___ RECORDS FOR PROCESSING ___
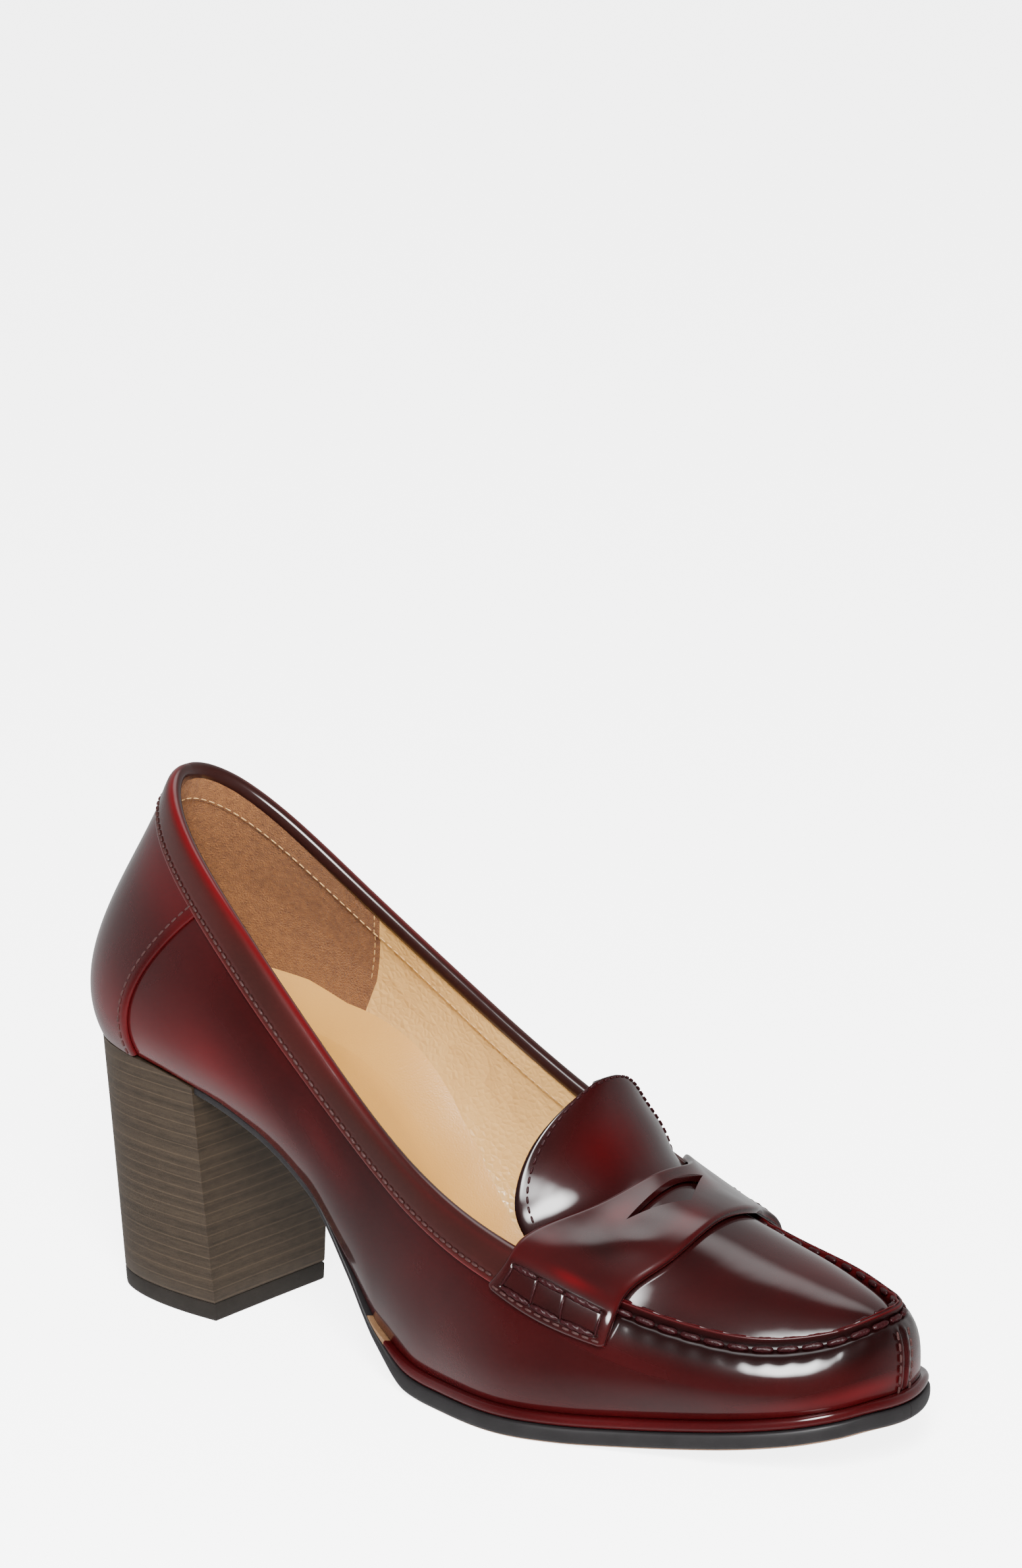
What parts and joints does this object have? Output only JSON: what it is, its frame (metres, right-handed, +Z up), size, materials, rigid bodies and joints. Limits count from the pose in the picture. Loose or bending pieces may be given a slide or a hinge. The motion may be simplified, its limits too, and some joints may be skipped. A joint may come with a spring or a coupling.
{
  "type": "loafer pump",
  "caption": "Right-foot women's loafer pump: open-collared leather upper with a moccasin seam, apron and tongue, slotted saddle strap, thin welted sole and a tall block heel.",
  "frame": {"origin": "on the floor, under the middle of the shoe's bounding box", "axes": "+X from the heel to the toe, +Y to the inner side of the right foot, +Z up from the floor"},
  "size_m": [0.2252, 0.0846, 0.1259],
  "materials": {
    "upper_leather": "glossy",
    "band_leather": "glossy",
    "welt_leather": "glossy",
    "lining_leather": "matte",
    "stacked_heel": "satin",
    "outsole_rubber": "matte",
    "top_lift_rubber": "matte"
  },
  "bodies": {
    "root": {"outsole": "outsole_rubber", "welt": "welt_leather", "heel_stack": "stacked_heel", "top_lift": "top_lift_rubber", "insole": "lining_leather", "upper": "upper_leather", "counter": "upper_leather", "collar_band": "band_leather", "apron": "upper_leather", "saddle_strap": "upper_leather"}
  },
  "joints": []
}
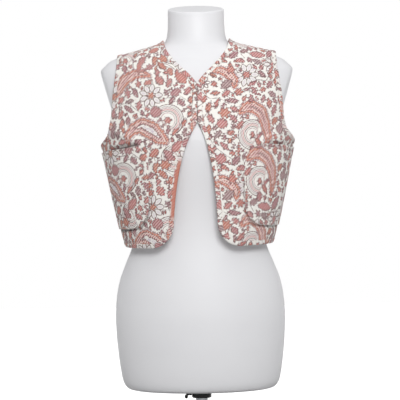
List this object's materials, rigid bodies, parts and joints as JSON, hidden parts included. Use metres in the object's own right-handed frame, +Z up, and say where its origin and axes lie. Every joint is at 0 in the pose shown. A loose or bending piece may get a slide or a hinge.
___
■ WHAT THE TASK REQUIRES
In this exercise, repeat all entries exactly.

■ TASK ANSWER
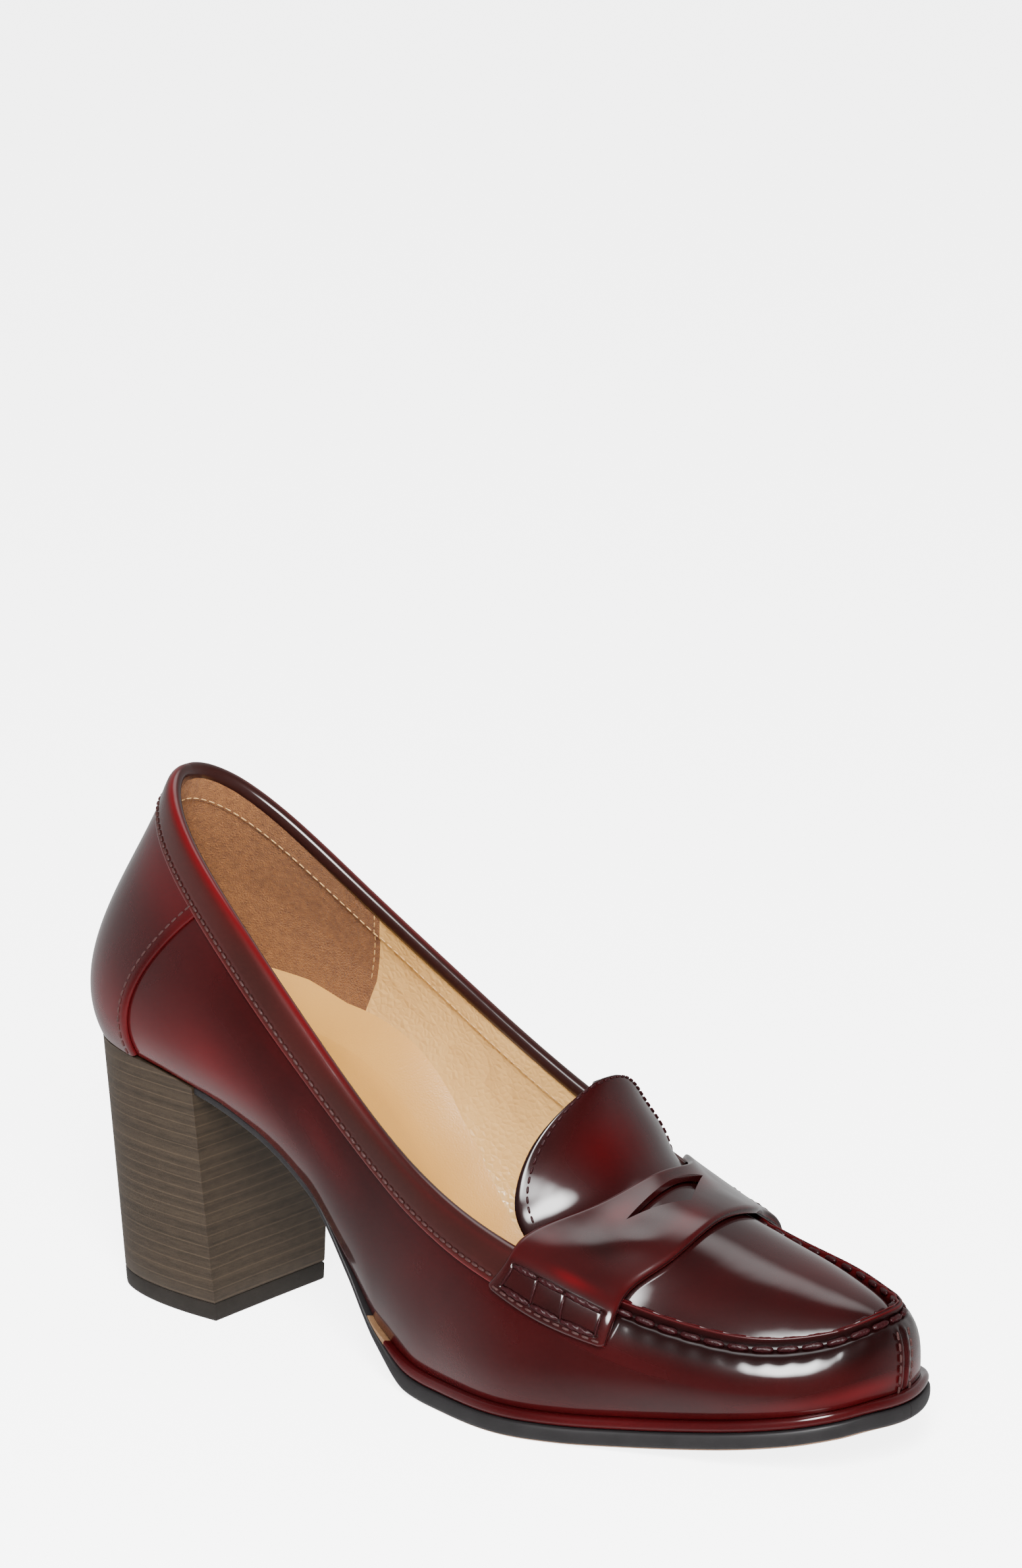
What parts and joints does this object have? Output only JSON: what it is, its frame (metres, right-handed, +Z up), size, materials, rigid bodies and joints. Limits count from the pose in the picture. Loose or bending pieces may be given a slide or a hinge. The motion may be simplified, its limits too, and some joints may be skipped. A joint may come with a spring or a coupling.
{
  "type": "loafer pump",
  "caption": "Right-foot women's loafer pump: open-collared leather upper with a moccasin seam, apron and tongue, slotted saddle strap, thin welted sole and a tall block heel.",
  "frame": {"origin": "on the floor, under the middle of the shoe's bounding box", "axes": "+X from the heel to the toe, +Y to the inner side of the right foot, +Z up from the floor"},
  "size_m": [0.2252, 0.0846, 0.1259],
  "materials": {
    "upper_leather": "glossy",
    "band_leather": "glossy",
    "welt_leather": "glossy",
    "lining_leather": "matte",
    "stacked_heel": "satin",
    "outsole_rubber": "matte",
    "top_lift_rubber": "matte"
  },
  "bodies": {
    "root": {"outsole": "outsole_rubber", "welt": "welt_leather", "heel_stack": "stacked_heel", "top_lift": "top_lift_rubber", "insole": "lining_leather", "upper": "upper_leather", "counter": "upper_leather", "collar_band": "band_leather", "apron": "upper_leather", "saddle_strap": "upper_leather"}
  },
  "joints": []
}
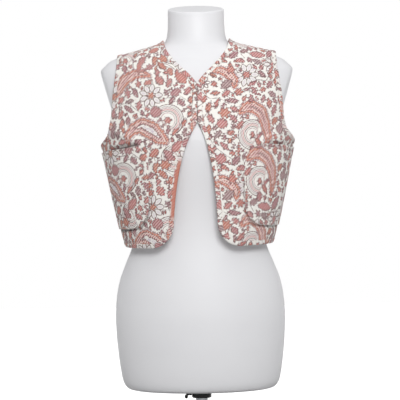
List this object's materials, rigid bodies, parts and joints as JSON, hidden parts included. Use metres in the object's own right-handed frame, +Z up, and say where its origin and axes lie. Every joint is at 0 in the pose shown. A loose or bending piece may get a slide or a hinge.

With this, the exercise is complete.